Backpacking Chef has some great advice for preparing vegetables. I think his ideas for vegetable bark are really interesting. I've made some meals based on this idea and we'll be trying them out soon!

Laurie Ann March's A Fork in the Trail and Another Fork in the Trail are great resources for backpacking recipes and both are available from the public library. Some of the recipes are pretty gourmet, but I've found that subbing out expensive ingredients for more mundane options still works pretty well. My broccoli carrot slaw is based on one of March's recipes. While A Fork in the Trail has a selection of recipes best suited for omnivores, Another Fork in the Trail caters to those with different dietary needs making it easy to select recipes that are vegan, and gluten-free. 

If you're really calorie counting for the trip, the USDA Supertracker is a great tool for breaking down the nutritional content of your DIY backpacking meals. I've used it to plan out meals that are high in veggies but also high in calories.

Although it is important to reduce weight and bulk wherever possible, a few compromises here and there can well worth it, in my opinion. Sturdy items like avocados can be packed in fresh and add nutritive value and enjoyment to the meal. If we have a hard-sided food pack, softer veggies like tomatoes and peppers come along for the ride. If not, into the dehydrator they go!

On our menus for upcoming trips are:

Cheese grits with peppers and onions
Tuna wraps with broccoli carrot slaw
Pitas with eggplant spread
Black bean and rice burritos with tomato, onion, and cilantro
Pinto bean chili
White bean stew with roasted butternut squash and chorizo
Sweet potato lentil stew
Pad Thai with carrots and summer squash
Pasta alfredo with summer veggies
 

Picnics and road trips

If camping and backpacking aren't your thing, you may still have some summer picnics or road trips coming up. When traveling, I find I'm not nearly as hungry as I normally am and greasy fast foods weigh me down. If you pack everything in reusable containers, there's less waste, too! As long as you're willing to bring a cooler along, most veggies make sturdy food for the road. Just be sure to keep the ice refreshed if your cooler is in the heat too long.

Blanched vegetables with vinaigrette Blanched green beans and slivered almonds tossed in a lemony vinaigrette are a lovely side for a picnic or roadside meal. Other vegetables would work well too. Think carrots, broccoli, kohlrabi. For a slightly different take, roast some red peppers and toss them in vinaigrette for the road.

Composed salads Salad nicoise with or without tuna holds up well, particularly if you don't dress the lettuce. Grain salads often improve with a little time to sit around and mingle. Try millet with chard pesto, almonds, and feta cheese or quinoa salad with black beans, tomatoes, peppers, corn, red onion, and a limey dressing. Even potato and pasta salads and coleslaw (hold the mayo) travel quite well in the cooler.
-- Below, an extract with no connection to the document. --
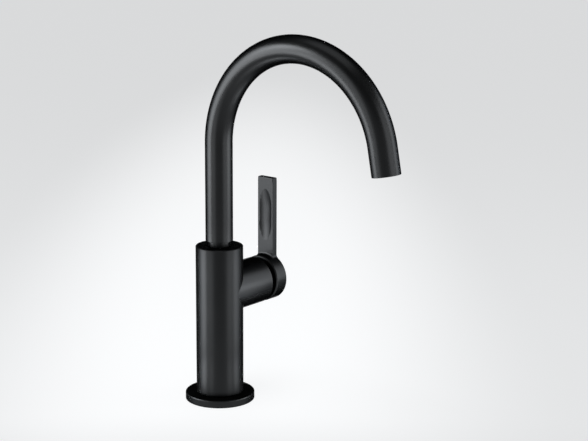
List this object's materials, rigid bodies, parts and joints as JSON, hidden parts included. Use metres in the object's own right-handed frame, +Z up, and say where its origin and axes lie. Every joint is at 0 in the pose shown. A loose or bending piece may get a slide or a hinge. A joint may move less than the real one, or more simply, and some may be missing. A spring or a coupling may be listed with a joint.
{
  "type": "gooseneck bar faucet",
  "caption": "Matte black single-hole bar faucet: round body on a flange, high swivelling gooseneck spout, and a side lever with a flat dished blade.",
  "frame": {"origin": "centre of the flange's underside, on the deck", "axes": "+Z up along the body; the spout points to -Y, towards the user; the lever's branch points to +X, the user's right"},
  "size_m": [0.0981, 0.2196, 0.3294],
  "materials": {
    "black_lacquer": "matte",
    "brass": "machined",
    "rubber": "matte",
    "dark_polymer": "moulded",
    "white_polymer": "moulded",
    "ceramic": "lapped",
    "stainless": "satin"
  },
  "bodies": {
    "body": {"base_flange": "black_lacquer", "deck_gasket": "rubber", "body_shell": "black_lacquer", "inlet_block": "brass", "inlet_o_rings": "rubber", "valve_core": "brass", "cartridge_sleeve": "brass", "sleeve_o_ring": "rubber", "cartridge_base": "dark_polymer", "port_seals": "rubber", "disc_seals": "rubber", "fixed_disc": "ceramic", "cartridge_case": "dark_polymer", "cartridge_nut": "brass", "dome_cap": "black_lacquer", "swivel_collar": "black_lacquer", "swivel_washer": "white_polymer", "thrust_washer": "white_polymer"},
    "yoke": {"cartridge_yoke": "white_polymer", "tilt_pin": "stainless"},
    "disc": {"disc_carrier": "dark_polymer", "moving_disc": "ceramic"},
    "lever": {"lever_stem": "brass", "lever_handle": "black_lacquer", "set_screw": "stainless", "screw_plug": "dark_polymer"},
    "spout": {"spout_tube": "black_lacquer", "spout_neck": "black_lacquer", "neck_o_rings": "rubber", "outlet_insert": "brass", "aerator_washer": "rubber", "aerator_housing": "dark_polymer", "flow_regulator": "white_polymer", "aerator_screen": "stainless", "outlet_grille": "dark_polymer"}
  },
  "joints": [
    {"name": "spout_swivel", "type": "hinge", "parent": "body", "child": "spout", "pos_m": [0, 0, 0.125], "axis": [0, 0, 1], "continuous": true},
    {"name": "mixer_turn", "type": "hinge", "parent": "body", "child": "yoke", "pos_m": [0.036, 0, 0.0983], "axis": [1, 0, 0], "range_deg": [-45, 45]},
    {"name": "lever_tilt", "type": "hinge", "parent": "yoke", "child": "lever", "pos_m": [0.036, 0, 0.0983], "axis": [0, 1, 0], "range_deg": [0, 13]},
    {"name": "disc_slide", "type": "slide", "parent": "yoke", "child": "disc", "axis": [0, 0, 1], "range_m": [0, 0.00182]}
  ],
  "couplings": [
    {"joint": "disc_slide", "follows": "lever_tilt", "m_per_rad": 0.008}
  ]
}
Veggies and hummus Pre-slice sturdy veggies from your share like carrots, turnips, beets (okay, maybe the yellow and chioggia beets to avoid finger stains), cucumbers, and peppers and eat with hummus. Broccoli and cauliflower florets and blanched green beans are great here, too.

Veggies and yogurt dip Ditto above, but make a yogurt dip to bring along.

Pressed sandwiches Take a cue from the traditional English shooter's sandwich, and make a pressed sandwich the night before your trip. It's a sandwich that's designed to improve as it sits around instead of getting soggy. I'd skip the two-steak versions and instead go with something like this roasted vegetable and goat cheese version. If 1 1/2 hours of prep and 4 hours of sitting time seem like a lot (they do to me!), maybe a veggie muffaletta would be a good option, too. I'd sneak some more CSA veggies in there, but you get the idea.

Even if you're not a camper or a canoeist or a picnicker, I hope I've entertained you with a glimpse into how Blake and I take our veggies along for the journey when we find ourselves out and about during the summer.